New York (Brussels Morning) Last week US Secretary of State Mike Pompeo made a brief visit to Tbilisi. Pompeo’s comments a few days before the trip when he endorsed defeated American president Donald Trump’s efforts to overturn the election outcome, meant that any efforts by America’s top diplomat to address the problems in Georgia’s own recent elections would have been a new level of hypocrisy for American foreign policy. Fortunately, during his brief time in Georgia, Pompeo did not focus a lot of attention on either country’s election.
Instead, the gist of the visit was that the US was recommitting itself to support for Georgia, Georgian territorial integrity and the ongoing and strong bilateral ties between the two countries. On the surface, there was nothing new or particularly newsworthy about those talking points.
Similar pledges and platitudes could have come from any American Secretary of State over the last quarter century or so. However, that is what made the visit significant.

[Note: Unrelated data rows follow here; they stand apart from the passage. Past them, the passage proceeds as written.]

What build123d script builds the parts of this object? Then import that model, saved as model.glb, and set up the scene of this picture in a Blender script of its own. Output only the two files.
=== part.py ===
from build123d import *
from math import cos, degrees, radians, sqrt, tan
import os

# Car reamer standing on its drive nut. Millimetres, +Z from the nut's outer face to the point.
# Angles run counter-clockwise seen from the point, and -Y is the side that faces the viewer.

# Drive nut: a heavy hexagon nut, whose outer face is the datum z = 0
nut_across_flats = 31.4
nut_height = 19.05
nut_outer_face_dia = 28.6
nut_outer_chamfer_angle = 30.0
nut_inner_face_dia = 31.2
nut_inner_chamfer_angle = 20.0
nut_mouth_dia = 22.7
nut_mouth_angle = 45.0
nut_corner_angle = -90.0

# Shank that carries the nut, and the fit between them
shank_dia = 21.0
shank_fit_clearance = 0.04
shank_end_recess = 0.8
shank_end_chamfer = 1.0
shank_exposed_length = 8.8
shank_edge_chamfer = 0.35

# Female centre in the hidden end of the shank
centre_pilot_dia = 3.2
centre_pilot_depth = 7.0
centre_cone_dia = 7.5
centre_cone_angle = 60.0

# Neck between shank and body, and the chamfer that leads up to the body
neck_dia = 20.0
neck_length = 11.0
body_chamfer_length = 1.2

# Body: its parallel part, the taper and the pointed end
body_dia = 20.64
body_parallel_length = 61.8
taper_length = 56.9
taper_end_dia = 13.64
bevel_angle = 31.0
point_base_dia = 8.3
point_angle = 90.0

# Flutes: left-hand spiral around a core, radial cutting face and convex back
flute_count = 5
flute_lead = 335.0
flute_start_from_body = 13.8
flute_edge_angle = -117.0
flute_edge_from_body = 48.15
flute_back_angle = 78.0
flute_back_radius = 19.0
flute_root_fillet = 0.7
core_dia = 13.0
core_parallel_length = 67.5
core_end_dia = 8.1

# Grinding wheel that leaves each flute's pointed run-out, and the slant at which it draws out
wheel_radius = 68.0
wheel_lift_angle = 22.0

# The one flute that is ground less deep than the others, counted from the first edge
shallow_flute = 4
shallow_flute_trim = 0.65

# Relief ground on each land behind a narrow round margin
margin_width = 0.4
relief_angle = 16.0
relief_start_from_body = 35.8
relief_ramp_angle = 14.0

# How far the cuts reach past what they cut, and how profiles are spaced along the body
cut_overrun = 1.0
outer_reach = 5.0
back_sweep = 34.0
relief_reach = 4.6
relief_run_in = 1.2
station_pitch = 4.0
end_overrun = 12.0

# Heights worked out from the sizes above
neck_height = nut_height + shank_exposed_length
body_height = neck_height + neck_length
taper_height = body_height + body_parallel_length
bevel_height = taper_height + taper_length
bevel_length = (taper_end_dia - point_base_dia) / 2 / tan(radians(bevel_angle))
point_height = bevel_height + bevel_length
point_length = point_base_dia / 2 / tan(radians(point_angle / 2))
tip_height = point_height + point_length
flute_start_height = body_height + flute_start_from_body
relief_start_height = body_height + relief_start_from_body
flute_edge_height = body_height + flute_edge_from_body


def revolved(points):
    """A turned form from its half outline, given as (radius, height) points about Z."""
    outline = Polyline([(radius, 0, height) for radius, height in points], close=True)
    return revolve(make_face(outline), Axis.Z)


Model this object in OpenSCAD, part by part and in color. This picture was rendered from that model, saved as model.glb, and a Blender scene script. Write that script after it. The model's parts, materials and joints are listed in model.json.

Despite the election in 2016 of an American President who benefited from Russian assistance during the campaign and whose relationship with Russian President Vladimir Putin has never been fully explained, Georgia’s relationship with the US over the last four years has either remained largely the same or even slightly improved. That is a tremendous accomplishment for Georgia.
When Trump became president, Georgia was at risk of seeing decades of good relations with the US become endangered because of both Trump’s belief that the US should play less of a role in the world and because Russian President Vladimir Putin cares a lot about what happens in Georgia.
It is not at all difficult to imagine that in one of those meetings between Trump and Putin where the American people never learned what happened, that the Russian president might have brought Georgia up and that Trump, who always seemed to trust Putin too much, would have followed Putin’s lead. Fortunately for Georgia, that never happened.
Georgia also was never dragged into American politics the way, for example, Ukraine, another post-Soviet country that is seeking greater integration into the west, was. During the impeachment hearings in late 2019 and earlier this year, we learned that assistance for Ukraine that was supported by both parties in both houses of congress was held up because Trump wanted political favors from Ukrainian President Volodymyr Zelensky.
Regardless of one’s opinion on the impeachment itself, it is clear that Ukraine was not helped by being at the center of the impeachment process.
It may be counterintuitive, but Georgia’s greatest strategic accomplishment over the last four years, with regards to the US, was staying out of the spotlight.
Even during a presidency as erratic as Donald Trump’s and even with an American president with disturbing ties to Russia, as long as Georgia was not in the news, it was relatively safe from the capricious decision making of an unpredictable American president. Trump’s decisions such as pulling American troops out of northern Syria, weakening US ties with NATO and withdrawing from the Paris Climate accords have caused problems for many American allies, but Georgia was spared that.
There is another stranger, aspect to the bilateral relationship between the two countries which goes back to when Trump was a brander and reality television show star and Georgia was led by Mikheil Saakashvili, whose party lost power in late 2012. A few months before that election, Trump visited Georgia and announced plans to build a development in the Black Sea resort town of Batumi.
That hotel was never built, but the two men, who are temperamentally not all that different, struck up a friendship. A close friendship between Trump and Georgia’s former president who is now a permanent gadfly oppositionist whose talk of revolution in Georgia has been destructive and drowned out more rational opposition voices, a role Trump may soon assume in the US, would have been very destabilizing for Georgia.
Saakashvili sought to make that relationship happen, but failed. Shortly after Trump’s inauguration a photograph circulated online of a forlorn Saakashvili on the literal periphery of the events. In the first months of Trump’s presidency, Saakashvili tried to get the attention of the Trump administration by supporting the American president on various media platforms, but did not get any real traction there either.
For Georgia, the irony is that after decades of trying to remain a top priority for the US and of seeking to elevate their profile in Washington, the key to their success, against substantial odds, in strengthening the bilateral relationship over the last four years was in keeping a low profile at the highest levels in Washington while continuing and bolstering the legislative, NGO and agency sinews that have long been central to ties between Georgia and the US.
A visit from the Secretary of State, one who had publicly embraced Trump’s lies about the American election, in the waning days of the Trump administration was more fraught with possible downsides than many realized, not least because in the days before Pompeo’s visit, Trump had already begun to further disrupt US relationships and create more problems for President-elect Joseph Biden. Fortunately for Georgia, and the US, Pompeo stuck to the usual American script. This was a quiet victory for Georgian diplomacy culminating four years of playing a tough hand with the US very well.